TL;DR
This paper explores how information sources interact in Bayesian decision-making, revealing that sources tend to complement each other unless a decision boundary is crossed, where substitution can occur.
Contribution
It formalizes the conditions under which information sources act as substitutes or complements, introducing a localization principle for Bayesian decision-makers.
Findings
Sources always complement inside current decision regions.
Substitution occurs only at decision boundaries where beliefs cross thresholds.

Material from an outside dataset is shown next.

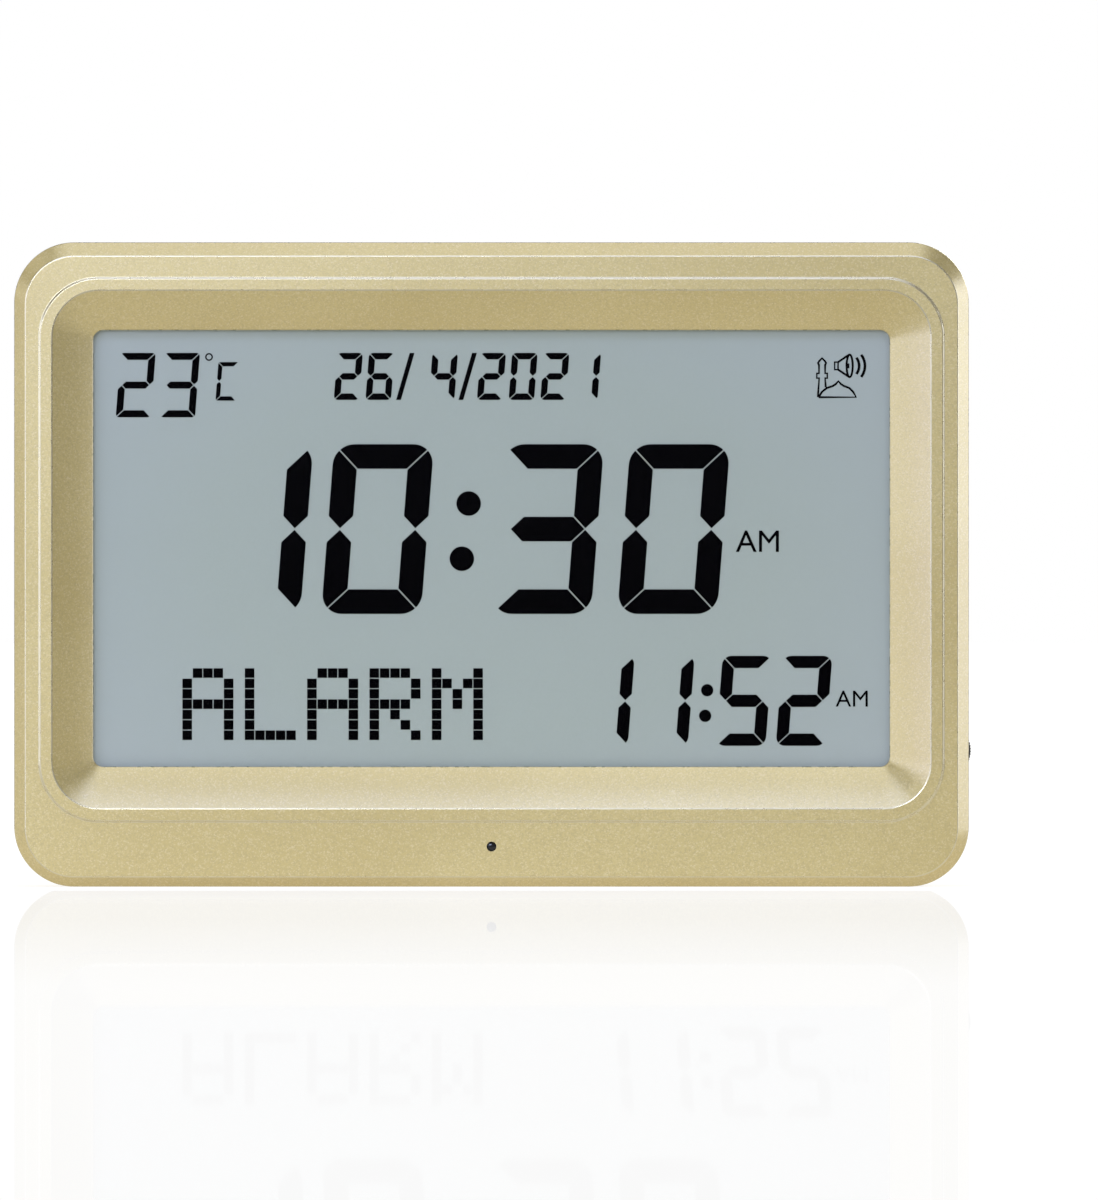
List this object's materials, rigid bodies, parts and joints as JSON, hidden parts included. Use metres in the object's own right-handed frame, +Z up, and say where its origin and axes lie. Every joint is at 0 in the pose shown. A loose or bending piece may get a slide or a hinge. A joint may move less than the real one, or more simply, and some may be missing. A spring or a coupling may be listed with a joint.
{
  "type": "azan clock",
  "caption": "Digital azan clock: wide segment display in a dished gold bezel, rear battery hatch, speaker grille, keys, side volume wheel and fold-out stand.",
  "frame": {"origin": "middle of the flat base, on the plane that the clock stands on, halfway across its width and halfway between its front and rear faces", "axes": "+X to the viewer's right when facing the display, +Y from the display towards the rear, +Z up"},
  "size_m": [0.2809, 0.0372, 0.189],
  "materials": {
    "gold_paint": "satin metallic gold paint on ABS",
    "clear_plastic": "clear polished PMMA",
    "display_glass": "matt polariser, blue grey",
    "white_plastic": "moulded white",
    "black_plastic": "moulded black",
    "grey_plastic": "moulded grey",
    "circuit_board": "green solder mask",
    "rubber": "matt",
    "steel": "plated",
    "cell_jacket": "plain printed film",
    "ferrite": "sintered ferrite",
    "cone_paper": "coated paper"
  },
  "bodies": {
    "clock": {"battery_1": "cell_jacket", "battery_2": "cell_jacket", "battery_3": "cell_jacket", "capacitor_1": "black_plastic", "capacitor_2": "black_plastic", "case_screw_1": "steel", "case_screw_2": "steel", "case_screw_3": "steel", "case_screw_4": "steel", "case_screw_5": "steel", "case_screw_6": "steel", "contact_plate_1": "steel", "contact_plate_2": "steel", "contact_plate_3": "steel", "contact_spring_1": "steel", "contact_spring_2": "steel", "contact_spring_3": "steel", "control_chip": "black_plastic", "crystal_can": "steel", "display_lens": "clear_plastic", "elastomer_strip_lower": "rubber", "elastomer_strip_upper": "rubber", "front_bezel": "gold_paint", "key_board": "circuit_board", "key_switch_1": "black_plastic", "key_switch_2": "black_plastic", "key_switch_3": "black_plastic", "key_switch_4": "black_plastic", "key_switch_5": "black_plastic", "lamp_strip": "white_plastic", "lcd_front_glass": "display_glass", "lcd_holder": "white_plastic", "lcd_rear_glass": "display_glass", "light_guide": "clear_plastic", "light_sensor": "black_plastic", "main_board": "circuit_board", "rear_cover": "gold_paint", "reflector_sheet": "white_plastic", "speaker_basket": "steel", "speaker_cone": "cone_paper", "speaker_dust_cap": "cone_paper", "speaker_gasket": "rubber", "speaker_magnet": "ferrite", "stand_pin": "steel", "temperature_probe": "black_plastic", "voice_chip": "black_plastic", "volume_board": "circuit_board", "volume_pot": "grey_plastic"},
    "stand": {"stand_foot": "black_plastic"},
    "hatch": {"battery_hatch": "gold_paint"},
    "wheel": {"volume_wheel": "black_plastic"},
    "key_1": {"key_cap_1": "black_plastic"},
    "key_2": {"key_cap_2": "black_plastic"},
    "key_3": {"key_cap_3": "black_plastic"},
    "key_4": {"key_cap_4": "black_plastic"},
    "key_5": {"key_cap_5": "black_plastic"}
  },
  "joints": [
    {"name": "stand_hinge", "type": "hinge", "parent": "clock", "child": "stand", "pos_m": [0, 0.0169, 0.01], "axis": [-1, 0, 0], "range_deg": [0, 99]},
    {"name": "hatch_hinge", "type": "hinge", "parent": "clock", "child": "hatch", "pos_m": [-0.07095, 0.0186, 0.09085], "axis": [-1, 0, 0], "range_deg": [0, 60]},
    {"name": "volume_spin", "type": "hinge", "parent": "clock", "child": "wheel", "pos_m": [0.1329, 0.0024, 0.0399], "axis": [0, -1, 0], "range_deg": [-140, 140]},
    {"name": "key_1_press", "type": "slide", "parent": "clock", "child": "key_1", "axis": [0, -1, 0], "range_m": [0, 0.0005], "stiffness_N_per_m": 1500, "springref_m": -0.0003},
    {"name": "key_2_press", "type": "slide", "parent": "clock", "child": "key_2", "axis": [0, -1, 0], "range_m": [0, 0.0005], "stiffness_N_per_m": 1500, "springref_m": -0.0003},
    {"name": "key_3_press", "type": "slide", "parent": "clock", "child": "key_3", "axis": [0, -1, 0], "range_m": [0, 0.0005], "stiffness_N_per_m": 1500, "springref_m": -0.0003},
    {"name": "key_4_press", "type": "slide", "parent": "clock", "child": "key_4", "axis": [0, -1, 0], "range_m": [0, 0.0005], "stiffness_N_per_m": 1500, "springref_m": -0.0003},
    {"name": "key_5_press", "type": "slide", "parent": "clock", "child": "key_5", "axis": [0, -1, 0], "range_m": [0, 0.0005], "stiffness_N_per_m": 1500, "springref_m": -0.0003}
  ]
}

The formalization applies to arbitrarily correlated sources and is implemented in Lean 4.
Abstract
When does consulting one information source raise the value of another, and when does it diminish it? We study this question for Bayesian decision-makers facing finite actions. The interaction decomposes into two opposing forces: a complement force, measuring how one source moves beliefs to where the other becomes more useful, and a substitute force, measuring how much the current decision is resolved. Their balance obeys a localization principle: substitution requires an observation to cross a decision boundary, though crossing alone does not guarantee it. Whenever posteriors remain inside the current decision region, the substitute force vanishes, and sources are guaranteed to complement each other, even when one source cannot, on its own, change the decision. The results hold for arbitrarily correlated sources and are formalized in Lean 4. Substitution is confined to the thin…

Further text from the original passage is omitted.